At the end of the service, the presence of an Independent journalist is announced. We troop to the spartan hall downstairs, where the air is already pungent with Balkan cigarette smoke, to take coffee. Father Obren sits opposite me across the trestle-table. He is a short, gentle, wiry man who looks all the time as if he has just swallowed something unexpectedly sour, and whose chin and cheeks are sparsely dotted with long curling hairs. I lob him gentle questions - How long here? How affected by the war? - and Dusanko interprets.

"No, no, that's not what he said!" interjects a beanpole of a man with blazing black eyes, a lantern jaw and a powerful Yorkshire twang. Within about 15 seconds we have reached the crux of the matter: namely, Western countries don't understand the truth about the war; it is reported with flagrant partiality; and the West is supporting the Muslims for one reason - oil.

Rapidly a consensus emerges: my presence demands a proper meeting. Coffee is gulped down and within minutes we are back out of the door, up the stairs into the hall next door, where small notices on the wall, adorned with Union Jacks and silhouettes of blasted Serbian spruces, declare:

United we will stand

Divided we will fall

Long Live Serbia

Death is Come, but Freedom, Not

Sanction on Serbia?

Shame on You

I am bundled into a long room and placed on a chair in front of a desk at one end while 12 male members of the congregation take seats facing me. It's an inverted press conference out of a paranoid dream - the solitary journalist grilled by a roomful of angry experts. They've had no warning of my arrival, but now I'm here they can't believe their luck. Because I am a representative of what they most loathe.

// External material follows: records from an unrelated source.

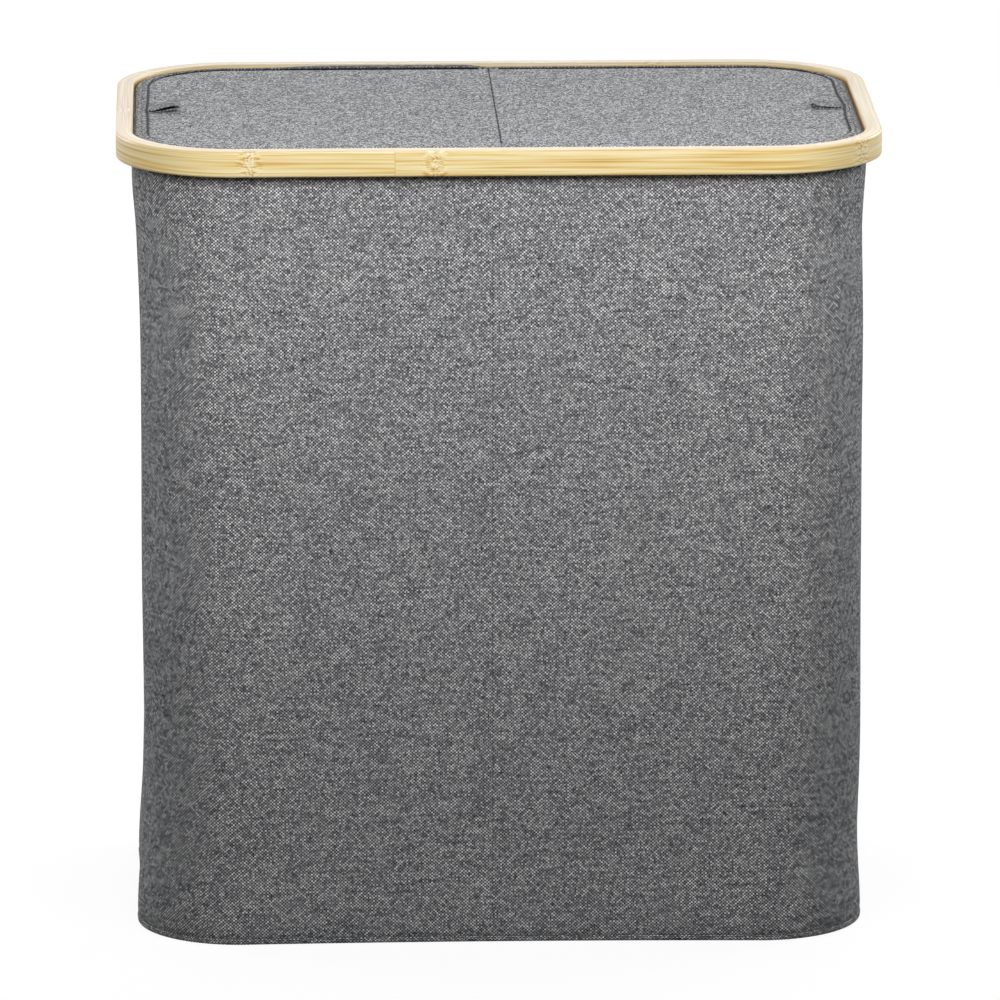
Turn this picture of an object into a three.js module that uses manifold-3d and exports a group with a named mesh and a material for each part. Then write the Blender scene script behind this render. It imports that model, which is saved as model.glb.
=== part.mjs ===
// Two-bin laundry hamper. A cloth body hangs from a bent bamboo rim and stands on a stiff base. Two flaps
// close it from the middle outwards, and two bags with webbing handles lift out of it.
// Millimetres, +Z up, the front towards -Y. The origin is on the floor under the middle of the hamper.
import * as THREE from "three";
import { mergeVertices } from "three/addons/utils/BufferGeometryUtils.js";
import Module from "manifold-3d";

const wasm = await Module();
wasm.setup();

// Overall size, taken over the rim
const width = 560;
const depth = 365;
const height = 596;
const cornerRadius = 88;

// Clearances
const fitGap = 0.3; // between pieces that touch
const lidGap = 2; // lid to rim, all round
const lidSink = 2.5; // lid's top below the rim's
const flapGap = 0.7; // each flap to the middle plane
const hemPlay = 0.6; // bag's hem to the lid's underside
const bagSlip = 0.5; // bag's wall past the edge that its hem hangs on
const bagPlay = 1; // bag's hem to the crossbar's web
const basePlay = 0.6; // base to the binding at its closest
const overrun = 5; // a cut past the face that it opens
const weld = 0.001; // vertices closer than this are one

// Bamboo rim
const rimHeight = 19.5;
const rimWall = 12.4;
const rimEdge = 2; // rounding of its four edges

// Hoops behind the rim: the outer one clamps the cloth, the inner one is the ledge that the bags hang on
const hoopWall = 6;
const hoopHeight = 20;
const hoopEdge = 0.8;
const ledgeWidth = 8;

// Countersunk wood screws
const screwHead = 3.4; // radius
const screwHeadHeight = 2.4;
const screwShank = 1.8; // radius
const screwPoint = 3;
const hoopScrewLength = 15;
const barScrewLength = 14;
const longSideScrew = 120; // from the middle of a long side to a screw
const shortSideScrew = 55; // from the middle of a short side to a screw

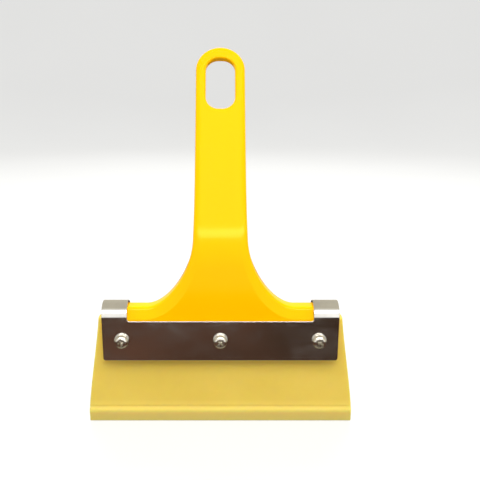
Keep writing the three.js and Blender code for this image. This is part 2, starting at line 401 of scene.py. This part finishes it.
def rounded(radius, half):
    """A rim of one radius, for a loop, where half gives half the thickness at a level."""
    return (lambda point: radius,
            lambda point, share: half(point.y) - radius * (1 - quarter_round(share)))


def screw_holes(rim):
    """The three screw holes of a plate, for its list of loops."""
    return [(circle((x, SCREW_LEVEL), SCREW_HOLE_RADIUS), *rim) for x, _, _ in FASTENERS.values()]


# ---- handle ----

def on_handle(x, along, forward):
    """A point across, up along the bent middle line, and forward of it."""
    turned = min(max(along - BEND_START, 0), BEND_LENGTH) / BEND_RADIUS
    past = along - BEND_START - turned * BEND_RADIUS
    sine, cosine = math.sin(turned), math.cos(turned)
    y = BEND_RADIUS * (1 - cosine) + past * sine - forward * cosine
    z = BEND_START + BEND_RADIUS * sine + past * cosine + forward * sine
    return at(x, y, z)


def handle_full(along):
    """Half the handle's thickness away from its edges."""
    if along >= 0:
        return mix(KNEE_THICKNESS, GRIP_END_THICKNESS, along / GRIP_TOP) / 2
    return mix(KNEE_THICKNESS, HEAD_THICKNESS, smooth(along / SHOULDER)) / 2


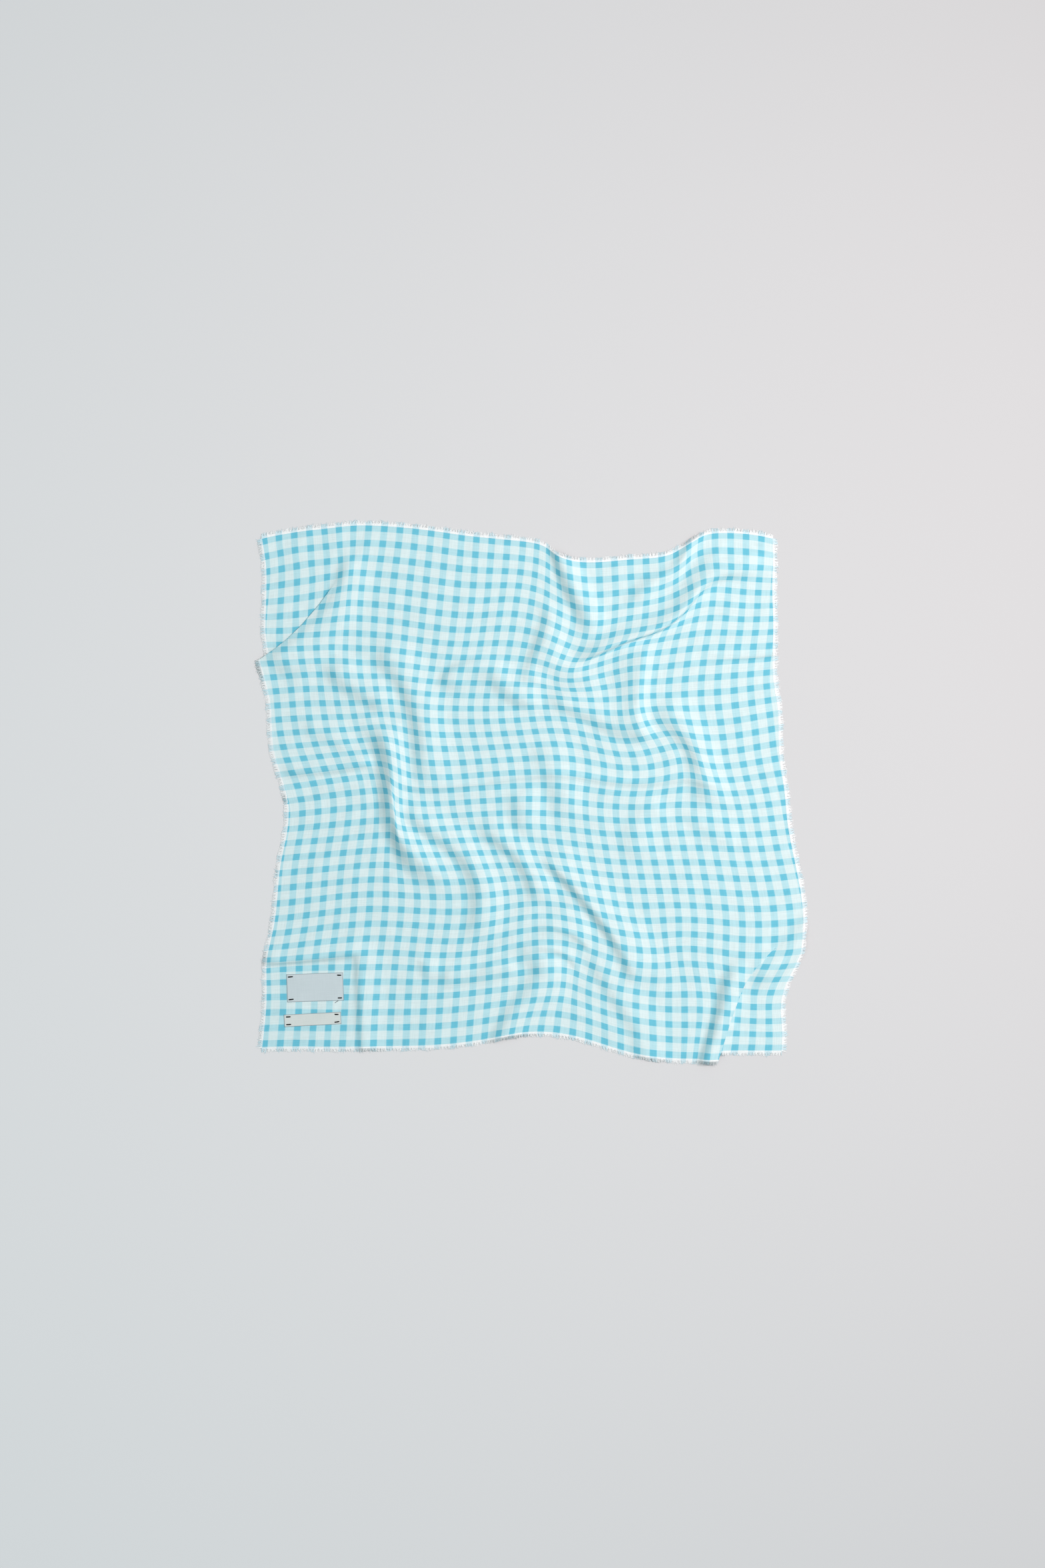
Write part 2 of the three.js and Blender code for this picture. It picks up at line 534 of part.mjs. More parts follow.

Their spokesman is Miros Lukic, who has been here since he was a toddler: balding and broadening and as Yorkshire as Ray Illingworth. "The war's affected us enormously," he says. "Up until three years ago, nobody knew where we came from. Now people say, which part of Yugoslavia? You daren't say you're from Serbia ... If you say you're Serbian, you feel there's a wall being built up around you.

"I used to believe the British press was neutral," he went on. "But Martin Bell" - he spat the name - "is a disgrace to his profession ... Maggie O'Kane is a disgrace to her profession. She should be struck off!"

Halifax's Serbs are not supporters of Milosevic. "They're all ex-communists, Milosevic, Tudjman, Izetbegovic, all manufactured from the same die, made from the same instructions." But they are infuriated by what they see as the naked partiality of the British press. "We are ashamed of ourselves, reading in the paper. How come you people are against us? It's so one- sided - only one side is covered."

"Hundreds of thousands of Serbian houses were burned, people made homeless, in the area where I come from," says another man.

"Every TV film shows synagogues and Catholic churches destroyed - there's no film of the Orthodox churches that have been destroyed ... "

Miros Lukic resumes: "We know that all three sides are committing atrocities, all three sides carry out ethnic cleansing. I've got a task for you. I'll give you a map showing all the towns with minority populations. I give you the task of going and finding out what has happened to the minority populations in each town."

"Go to Western Slavonia," says another man, "where the Muslims told the UN to get out. There are 10,000 Serbs missing from Slavonia. People say to excuse what happened, oh, Western Slavonia is different, it's not a safe area ... "

And on. They have a point - they have many points. They get them off their chests. Mr Lukic promised me his map. I await it by next post. "In World War Two," someone says, "three million Serbs died for the Allies. Now the Western press is making monsters of the Serbian people. You people - can't you see the tragedy here?"

Their passion sufficiently spent, I am led out of the room and outside the hall to Father Obren's home, the chimney breast erupting with icons and photographs, the surfaces garish with psychedelic crocheted cushion covers. The women of the church ply me with two types of soup, chicken, roast potatoes, wine, whisky, plum brandy and cake. Father Obren comes in wearing a cassock and sits next to me, still with the same kindly, perplexed expression.

Unlike the men in his flock, he has little to say about the war - only this. "It's the Crucifixion which is followed by the Resurrection. You have to drink the bitter glass first; afterwards you drink the glass of honey. The point is forgiveness, not revenge."